Hannah Webster was born in February 1872 in a farmhouse in Hope Woodlands, in the Derbyshire Peak District. The daughter of a farmer, she was the fourth of six children. She was not permitted a formal education, although her father taught her to read. She stayed at home performing domestic duties with her mother, with whom she did not get on. She was expected to look after her father and brothers, which she resented. Early on she became acutely aware of gender inequality in the domestic sphere. She also observed the seemingly inevitable early marriages of girls around her to "farm lads", in order to avoid having children out of wedlock, and was keen to avoid the same fate. She later said in her autobiography that her mother was a bad-tempered and violent woman who sometimes made her children sleep in the barn. When she was 13 she became an apprentice dressmaker, to earn extra money for her impoverished family. At the age of 14, after an argument with her mother, she left home and went to live in Bolton, Lancashire, where she found work as a dressmaker and in domestic service.

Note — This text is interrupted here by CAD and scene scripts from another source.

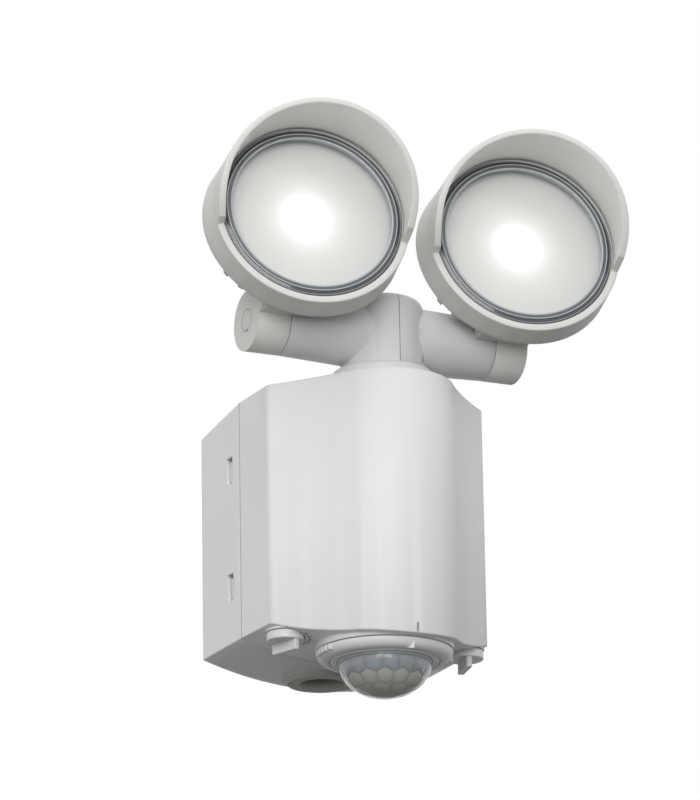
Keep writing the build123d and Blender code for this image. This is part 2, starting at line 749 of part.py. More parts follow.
with BuildPart() as sensor_dome:
    with BuildSketch(side_view):
        with BuildLine():
            Line((0, turret_bottom - dome_height), (0, turret_bottom - dome_height + dome_wall))
            EllipticalCenterArc((0, turret_bottom), dome_radius - dome_wall,
                                dome_height - dome_wall, 270, arc_size=90)
            Polyline((dome_radius - dome_wall, turret_bottom), (dome_radius - dome_wall, seat_face),
                     (dome_flange, seat_face), (dome_flange, seat_face - 1),
                     (dome_radius, seat_face - 1), (dome_radius, turret_bottom))
            EllipticalCenterArc((0, turret_bottom), dome_radius, dome_height, 270, arc_size=90)
        make_face()
    revolve(axis=sensor_axis)
finish(sensor_dome, "sensor_dome")

with BuildPart() as dome_ring:
    with BuildSketch(side_view):
        with BuildLine():
            Polyline((dome_radius + 0.1, seat_face - 1), (dome_ring_outer, seat_face - 1),
                     (dome_ring_outer, turret_bottom + 0.2),
                     (dome_ring_outer - 0.6, turret_bottom - dome_ring_drop),
                     (dome_radius + 0.1, turret_bottom - dome_ring_drop), close=True)
        make_face()
    revolve(axis=sensor_axis)
finish(dome_ring, "dome_ring")

with BuildPart() as turret_clip:
    add(disc(sensor, step, step + turret_step_height - 0.6, turret_ring_radius, turret_step))
finish(turret_clip, "turret_clip")

board_seat = seat_face + board_bore_depth
with BuildPart() as sensor_board:
    add(disc(sensor, board_seat - board_thickness, board_seat, sensor_board_radius))
finish(sensor_board, "sensor_board")

with BuildPart() as pyro_sensor:
    can_top = board_seat - board_thickness
    add(disc(sensor, can_top - can_height, can_top, can_radius))
    with Locations((0, -sensor_depth, can_top - can_height)):
        Box(4.0, 3.0, 0.6, mode=Mode.SUBTRACT)
finish(pyro_sensor, "pyro_sensor")

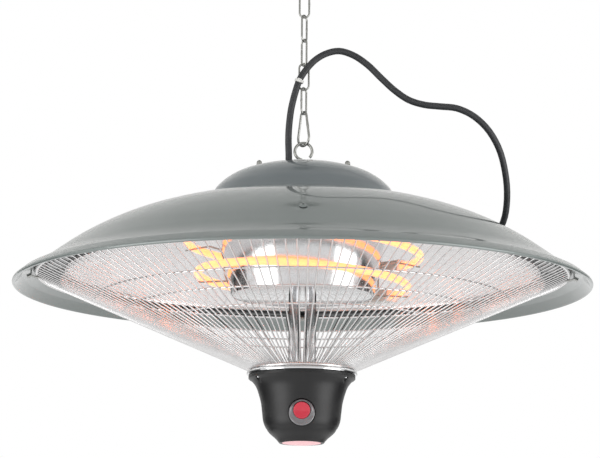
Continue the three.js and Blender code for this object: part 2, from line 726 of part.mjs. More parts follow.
// Clips: bent strips against the inside of the brim, hooked under the guard's outer ring
const hookLevel = guardRingHeight - guardRingWire - clearance;
const clipOuter = guardRingRadius + clipPadReach;
const clipMiddle = guardRingRadius + clipBendReach;
const clipInner = guardRingRadius - guardRingWire - clearance;
const padDrop = 2 * clearance;
const clipOutline = [
  [clipOuter, underShade(clipOuter) - padDrop], [clipMiddle, underShade(clipMiddle) - padDrop],
  [guardRingRadius + guardRingWire, hookLevel], [clipInner, hookLevel], [clipInner, guardRingHeight],
  [clipInner - clipThickness, guardRingHeight], [clipInner - clipThickness, hookLevel - clipThickness],
  [guardRingRadius + guardRingWire, hookLevel - clipThickness],
  [clipMiddle, underShade(clipMiddle) - padDrop - clipThickness],
  [clipOuter, underShade(clipOuter) - padDrop - clipThickness],
];
for (let i = 0; i < clipCount; i += 1) {
  const outline = new THREE.Shape(clipOutline.map(([x, y]) => new THREE.Vector2(x, y)));
  const strip = new THREE.ExtrudeGeometry(outline, { depth: clipWidth, bevelEnabled: false });
  strip.translate(0, 0, -clipWidth / 2).rotateX(quarterTurn).rotateZ(fullTurn * i / clipCount);
  place(`guard_clip_${i + 1}`, strip, platedWire);
}

// Collar: a plate under the guard's foot ring, with a rounded edge
const collarTop = guardFootHeight - guardFootWire - clearance;
const collarFoot = collarTop - collarThickness;
const collarProfile = [
  [0, collarTop], [collarRadius - collarEdgeRound, collarTop], [collarRadius, collarTop - collarEdgeRound],
  [collarRadius, collarFoot + collarEdgeRound], [collarRadius - collarEdgeRound, collarFoot], [0, collarFoot],
];
const housingScrewAngles = Array.from(
  { length: housingScrewCount }, (_, i) => housingScrewStart - fullTurn * i / housingScrewCount,
);
const atScrew = (geometry, angle) => geometry.translate(housingScrewCircle, 0, 0).rotateZ(angle);
const shankHole = screwShankRadius + clearance;
const collarCuts = [
  ...tubeHoles(collarFoot - cutOverrun, collarTop + cutOverrun),
  ...housingScrewAngles.map((angle) => atScrew(
    bar(shankHole, collarFoot - cutOverrun, collarTop - collarEdgeRound, smallSides), angle,
  )),
];
place('collar', cutBy(turned(collarProfile, spunSides), collarCuts), polishedMetal);

// Support tubes, from above the drum's plate to below the collar
tubePlaces.forEach((x, i) => {
  const [low, high] = [collarFoot - tubeBottomReach, plateUnder + drumPlateThickness + tubeTopReach];
  const tube = turned([[tubeBore, low], [tubeRadius, low], [tubeRadius, high], [tubeBore, high]], barSides);
  place(`support_tube_${['left', 'right'][i]}`, tube.translate(x, 0, 0), polishedMetal);
});

// Control housing: the bell's wall, a boss behind the switch's recess and one round each screw. Its inner
// face is a plainer line than its outer one, from below the flange down.
const housingTop = collarFoot - clearance;
const housingFoot = housingTop - housingHeight;
const housingLine = housingOutlineShares.map(([r, d]) => [r * housingRadius, housingTop - d * housingHeight]);
const housingBore = housingRadius - housingWall;
const housingInside = inset(housingLine, housingWall).filter((_, i) => i > insideStart && i % 2 === 0);
housingInside.unshift([housingBore, housingTop], [housingBore, housingTop - housingFlange]);
const mouth = [[mouthRadius, housingFoot], [mouthRadius, housingFoot + mouthLip]];
const housingShell = turned([...housingLine, ...mouth, ...housingInside.reverse()], turnedSides);
const housingSolid = toSolid(turned([[0, housingTop], ...housingLine, [0, housingFoot]], turnedSides));
const switchHeight = housingTop - switchDrop;
const toFront = (geometry) => geometry.rotateX(quarterTurn).translate(0, -recessFloor, switchHeight);
const recessBoss = toFront(bar(recessRadius + recessBossWall, -housingWall, recessFloor, turnedSides));
const screwBosses = housingScrewAngles.map((angle) => atScrew(
  bar(pocketBossRadius, housingTop - housingFlange - pocketDepth - housingWall, housingTop), angle,
));
const bosses = [recessBoss, ...screwBosses].map((boss) => toSolid(boss).intersect(housingSolid));
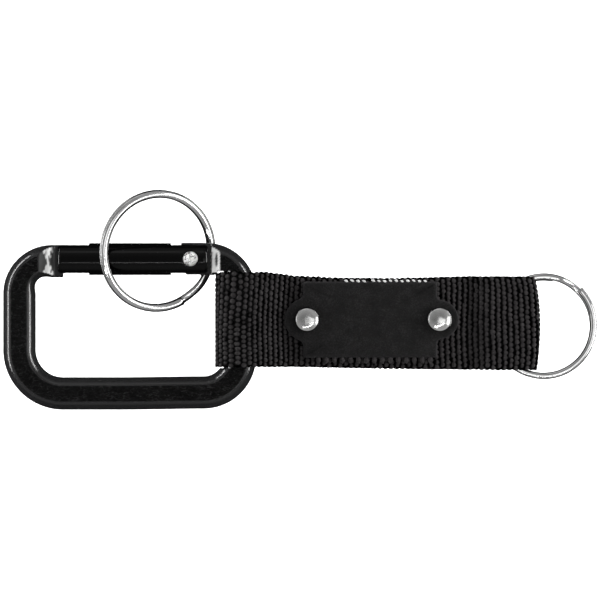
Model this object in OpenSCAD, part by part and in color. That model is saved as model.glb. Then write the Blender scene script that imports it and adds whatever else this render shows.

In Bolton, she started improving her education, originally hoping to become a teacher. One job she had was in the household of a schoolmaster, who allowed her to borrow his books. She became involved in the socialist movement and attended The Labour Church. She was particularly influenced by Robert Blatchford's newspaper The Clarion. At one meeting she attended, she heard Katharine Glasier speak. In the house where she lodged, she met a tailor's cutter called Gibbon Mitchell. Although she was cautious about marriage, from her observations of her family members, the young couple both longed for their own home. They married in 1895 and she gave birth to a son. Because of the difficulty of this birth and the reluctance to bring more children into poverty, Mitchell resolved to have no more. She and her husband agreed to use birth control and had no further children. As well as their son, the Mitchells also cared for an orphaned niece.

She soon found herself disillusioned by marriage. Although her husband initially agreed to her requests for an equal division of labour in their household, she found that reality did not quite live up to this ideal. She continued to work as a seamstress to supplement Gibbon's meagre earnings, and found the rest of her time taken up with household chores. Like other women in the socialist movement, Mitchell struggled to convince male socialists of the importance of feminist issues.

Mitchell began to speak publicly at meetings of the Independent Labour Party (ILP).

She joined, and worked as a part-time organiser for, Emmeline and Christabel Pankhurst's Women's Social and Political Union (WSPU) She toured the country making speeches, and campaigned for women's suffrage at by-elections.

In 1907 she suffered a nervous breakdown which her doctor put down to overwork and malnourishment. While she was recovering, Charlotte Despard visited her and gave her money for food In her autobiography she mentioned the hurt that she felt when none of the Pankhursts contacted her during her recovery.

In 1908 she left the WSPU, and joined Despard's new Women's Freedom League.

During the First World War, Mitchell supported the pacifist movement volunteering for organisations such as the ILP No Conscription Fellowship and the Women's International League. In 1918 she started to work with the ILP again and in 1924 they nominated her as a member of Manchester City Council.She was elected and served until 1935. She became a magistrate in 1926, and for the next 11 years.[

On 9 May 1939, Mitchell helped to organise a meeting of 40 ex-suffragettes in Manchester.

She died in 1956 at home in Manchester. There is a blue plaque dedicated to her on the wall of the house that she lived in with her family in Ashton-under-Lyne between 1900 and 1910.